Data block:
____________

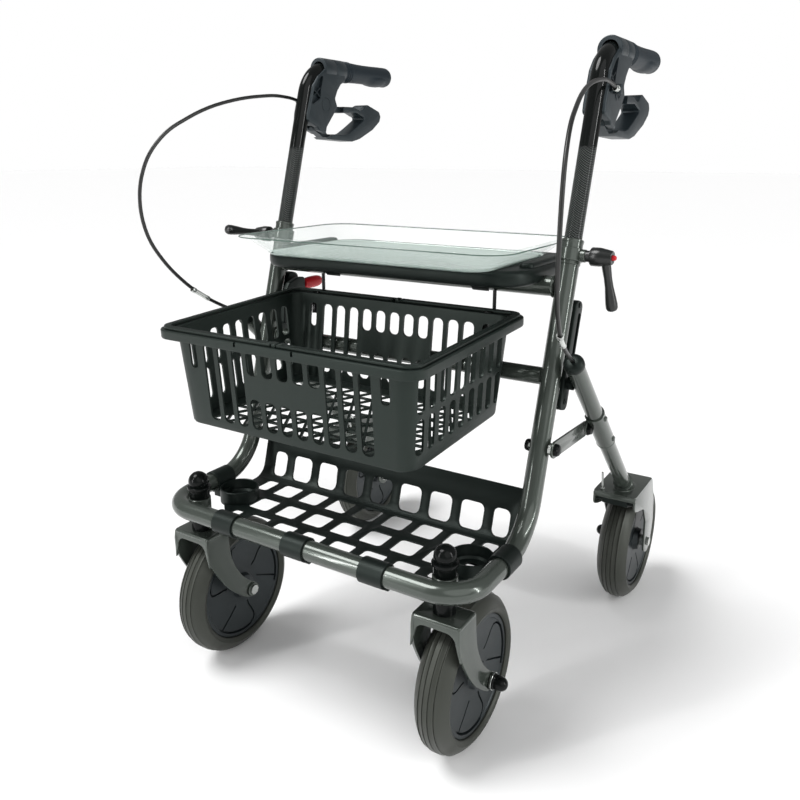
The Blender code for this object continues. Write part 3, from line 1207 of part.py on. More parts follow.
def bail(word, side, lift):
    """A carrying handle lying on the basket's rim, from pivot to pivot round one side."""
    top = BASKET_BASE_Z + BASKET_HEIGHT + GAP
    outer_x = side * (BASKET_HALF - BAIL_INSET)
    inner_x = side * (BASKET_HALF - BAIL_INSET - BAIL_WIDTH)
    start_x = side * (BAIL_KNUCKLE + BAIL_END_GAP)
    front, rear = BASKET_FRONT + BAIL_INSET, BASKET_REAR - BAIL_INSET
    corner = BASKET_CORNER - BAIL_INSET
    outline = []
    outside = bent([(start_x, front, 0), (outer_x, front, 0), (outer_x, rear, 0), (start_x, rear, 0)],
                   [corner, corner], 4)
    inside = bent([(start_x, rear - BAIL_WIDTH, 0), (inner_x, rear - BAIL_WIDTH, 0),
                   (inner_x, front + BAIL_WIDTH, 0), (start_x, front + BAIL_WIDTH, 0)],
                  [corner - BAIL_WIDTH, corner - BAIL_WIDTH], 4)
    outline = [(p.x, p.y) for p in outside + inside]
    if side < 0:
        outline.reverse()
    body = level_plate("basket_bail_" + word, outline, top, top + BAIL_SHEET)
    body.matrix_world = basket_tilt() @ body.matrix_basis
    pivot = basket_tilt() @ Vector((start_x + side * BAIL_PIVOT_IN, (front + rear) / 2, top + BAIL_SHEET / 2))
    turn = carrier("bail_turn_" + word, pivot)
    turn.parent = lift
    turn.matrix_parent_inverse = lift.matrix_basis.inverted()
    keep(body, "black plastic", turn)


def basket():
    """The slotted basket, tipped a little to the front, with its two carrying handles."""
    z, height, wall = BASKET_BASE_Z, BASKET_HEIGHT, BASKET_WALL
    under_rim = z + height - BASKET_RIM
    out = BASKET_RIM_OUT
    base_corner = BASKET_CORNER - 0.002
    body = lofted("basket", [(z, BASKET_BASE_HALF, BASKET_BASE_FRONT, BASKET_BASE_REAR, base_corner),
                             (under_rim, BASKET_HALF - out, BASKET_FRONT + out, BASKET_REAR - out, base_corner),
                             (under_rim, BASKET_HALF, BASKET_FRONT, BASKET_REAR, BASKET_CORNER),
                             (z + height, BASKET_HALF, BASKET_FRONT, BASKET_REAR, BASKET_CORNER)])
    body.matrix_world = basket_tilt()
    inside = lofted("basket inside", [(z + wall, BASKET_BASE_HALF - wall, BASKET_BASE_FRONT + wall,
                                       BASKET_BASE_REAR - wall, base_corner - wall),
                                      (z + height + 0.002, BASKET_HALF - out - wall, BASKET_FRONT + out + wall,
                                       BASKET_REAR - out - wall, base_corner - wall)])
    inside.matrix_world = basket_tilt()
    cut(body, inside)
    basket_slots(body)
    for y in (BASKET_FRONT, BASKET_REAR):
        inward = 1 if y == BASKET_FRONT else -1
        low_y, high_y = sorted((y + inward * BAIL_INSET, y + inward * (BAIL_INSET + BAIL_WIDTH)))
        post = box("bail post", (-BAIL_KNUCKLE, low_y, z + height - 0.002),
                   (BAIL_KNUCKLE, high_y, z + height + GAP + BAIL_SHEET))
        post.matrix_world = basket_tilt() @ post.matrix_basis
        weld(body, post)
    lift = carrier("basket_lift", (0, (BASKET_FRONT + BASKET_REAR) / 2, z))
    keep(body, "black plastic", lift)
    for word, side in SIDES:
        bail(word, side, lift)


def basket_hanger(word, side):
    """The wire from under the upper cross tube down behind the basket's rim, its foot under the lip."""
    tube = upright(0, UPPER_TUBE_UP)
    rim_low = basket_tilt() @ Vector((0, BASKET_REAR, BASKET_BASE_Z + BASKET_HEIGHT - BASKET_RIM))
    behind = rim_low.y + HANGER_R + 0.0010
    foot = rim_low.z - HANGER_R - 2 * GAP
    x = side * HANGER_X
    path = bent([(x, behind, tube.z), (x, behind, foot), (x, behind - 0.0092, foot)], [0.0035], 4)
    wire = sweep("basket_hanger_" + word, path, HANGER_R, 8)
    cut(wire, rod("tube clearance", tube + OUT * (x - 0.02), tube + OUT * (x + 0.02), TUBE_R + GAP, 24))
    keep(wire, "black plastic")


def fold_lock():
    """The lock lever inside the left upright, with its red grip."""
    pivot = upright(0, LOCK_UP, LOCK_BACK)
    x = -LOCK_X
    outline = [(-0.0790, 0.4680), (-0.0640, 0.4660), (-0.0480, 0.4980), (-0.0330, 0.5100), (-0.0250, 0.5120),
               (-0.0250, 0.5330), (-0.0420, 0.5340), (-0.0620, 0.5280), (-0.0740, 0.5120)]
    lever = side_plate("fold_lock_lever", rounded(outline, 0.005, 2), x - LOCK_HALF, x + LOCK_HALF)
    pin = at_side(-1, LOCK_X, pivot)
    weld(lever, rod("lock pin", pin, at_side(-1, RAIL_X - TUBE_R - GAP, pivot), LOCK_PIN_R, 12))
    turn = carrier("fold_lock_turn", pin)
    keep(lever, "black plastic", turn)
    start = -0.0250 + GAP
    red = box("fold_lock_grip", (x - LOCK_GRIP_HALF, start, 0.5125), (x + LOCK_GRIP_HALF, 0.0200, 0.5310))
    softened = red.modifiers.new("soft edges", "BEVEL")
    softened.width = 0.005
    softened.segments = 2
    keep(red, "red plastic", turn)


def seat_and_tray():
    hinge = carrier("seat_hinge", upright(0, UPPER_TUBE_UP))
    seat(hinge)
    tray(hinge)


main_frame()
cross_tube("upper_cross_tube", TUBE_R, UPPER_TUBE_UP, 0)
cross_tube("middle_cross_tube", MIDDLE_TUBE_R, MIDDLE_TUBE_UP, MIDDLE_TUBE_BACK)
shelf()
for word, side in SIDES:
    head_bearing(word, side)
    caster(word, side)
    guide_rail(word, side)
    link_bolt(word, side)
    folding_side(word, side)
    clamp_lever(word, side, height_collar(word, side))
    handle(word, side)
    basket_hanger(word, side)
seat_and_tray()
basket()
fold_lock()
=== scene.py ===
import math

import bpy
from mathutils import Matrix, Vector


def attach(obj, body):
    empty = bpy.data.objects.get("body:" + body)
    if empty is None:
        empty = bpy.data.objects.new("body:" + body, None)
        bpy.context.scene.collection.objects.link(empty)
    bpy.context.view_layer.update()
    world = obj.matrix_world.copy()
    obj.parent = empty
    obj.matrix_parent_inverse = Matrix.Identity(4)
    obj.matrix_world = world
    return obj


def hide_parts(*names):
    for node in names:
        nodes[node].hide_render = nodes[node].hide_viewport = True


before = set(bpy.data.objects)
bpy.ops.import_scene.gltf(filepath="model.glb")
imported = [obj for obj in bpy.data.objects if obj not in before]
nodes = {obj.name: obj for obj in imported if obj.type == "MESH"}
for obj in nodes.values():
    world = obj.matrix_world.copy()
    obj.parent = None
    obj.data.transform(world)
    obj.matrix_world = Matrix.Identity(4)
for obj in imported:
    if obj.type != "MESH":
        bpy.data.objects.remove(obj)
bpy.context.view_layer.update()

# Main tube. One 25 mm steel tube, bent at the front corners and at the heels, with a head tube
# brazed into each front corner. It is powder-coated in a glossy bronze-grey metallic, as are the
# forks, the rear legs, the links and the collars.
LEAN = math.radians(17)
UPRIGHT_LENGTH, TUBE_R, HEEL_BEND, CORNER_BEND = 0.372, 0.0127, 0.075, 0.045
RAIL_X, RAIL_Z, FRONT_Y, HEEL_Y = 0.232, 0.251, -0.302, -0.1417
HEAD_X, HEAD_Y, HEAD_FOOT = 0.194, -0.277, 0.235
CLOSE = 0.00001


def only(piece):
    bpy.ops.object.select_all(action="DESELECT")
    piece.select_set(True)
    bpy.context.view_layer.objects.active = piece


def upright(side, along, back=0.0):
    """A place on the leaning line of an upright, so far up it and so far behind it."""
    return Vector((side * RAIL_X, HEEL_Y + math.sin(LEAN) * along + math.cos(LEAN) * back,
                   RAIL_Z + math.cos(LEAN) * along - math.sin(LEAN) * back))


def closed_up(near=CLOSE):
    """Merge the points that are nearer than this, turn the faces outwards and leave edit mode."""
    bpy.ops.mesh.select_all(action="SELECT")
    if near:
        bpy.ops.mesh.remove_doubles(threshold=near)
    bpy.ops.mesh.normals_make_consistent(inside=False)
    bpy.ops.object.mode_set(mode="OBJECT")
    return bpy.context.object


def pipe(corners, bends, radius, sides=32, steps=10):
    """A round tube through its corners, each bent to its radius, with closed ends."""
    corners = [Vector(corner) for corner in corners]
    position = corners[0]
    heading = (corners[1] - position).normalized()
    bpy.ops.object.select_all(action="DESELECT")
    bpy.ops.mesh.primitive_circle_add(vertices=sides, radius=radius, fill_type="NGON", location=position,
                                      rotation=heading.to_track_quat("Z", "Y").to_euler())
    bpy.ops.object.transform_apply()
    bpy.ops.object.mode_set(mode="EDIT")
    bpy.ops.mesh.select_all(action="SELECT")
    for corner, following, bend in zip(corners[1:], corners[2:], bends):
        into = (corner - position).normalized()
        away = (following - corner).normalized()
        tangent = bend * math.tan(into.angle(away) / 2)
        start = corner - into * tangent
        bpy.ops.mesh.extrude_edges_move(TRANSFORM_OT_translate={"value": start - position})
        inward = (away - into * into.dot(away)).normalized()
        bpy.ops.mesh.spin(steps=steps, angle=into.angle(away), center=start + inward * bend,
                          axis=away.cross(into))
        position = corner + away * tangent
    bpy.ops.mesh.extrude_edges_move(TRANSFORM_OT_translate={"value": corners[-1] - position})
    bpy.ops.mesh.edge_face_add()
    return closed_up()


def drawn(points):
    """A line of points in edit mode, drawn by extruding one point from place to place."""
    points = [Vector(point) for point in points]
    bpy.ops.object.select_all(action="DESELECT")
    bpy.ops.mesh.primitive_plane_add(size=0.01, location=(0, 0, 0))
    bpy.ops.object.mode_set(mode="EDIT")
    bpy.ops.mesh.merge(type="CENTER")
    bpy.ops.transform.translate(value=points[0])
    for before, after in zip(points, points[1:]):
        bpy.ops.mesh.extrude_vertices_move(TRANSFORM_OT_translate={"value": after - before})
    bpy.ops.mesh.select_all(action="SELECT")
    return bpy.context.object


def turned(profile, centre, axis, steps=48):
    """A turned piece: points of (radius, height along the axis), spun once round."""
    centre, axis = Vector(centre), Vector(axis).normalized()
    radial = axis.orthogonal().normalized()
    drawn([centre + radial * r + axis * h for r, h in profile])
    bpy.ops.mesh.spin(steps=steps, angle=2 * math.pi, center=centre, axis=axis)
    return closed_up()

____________

Short problem: Locate each line with the word "update" and copy it.

Full solution:
    bpy.context.view_layer.update()
bpy.context.view_layer.update()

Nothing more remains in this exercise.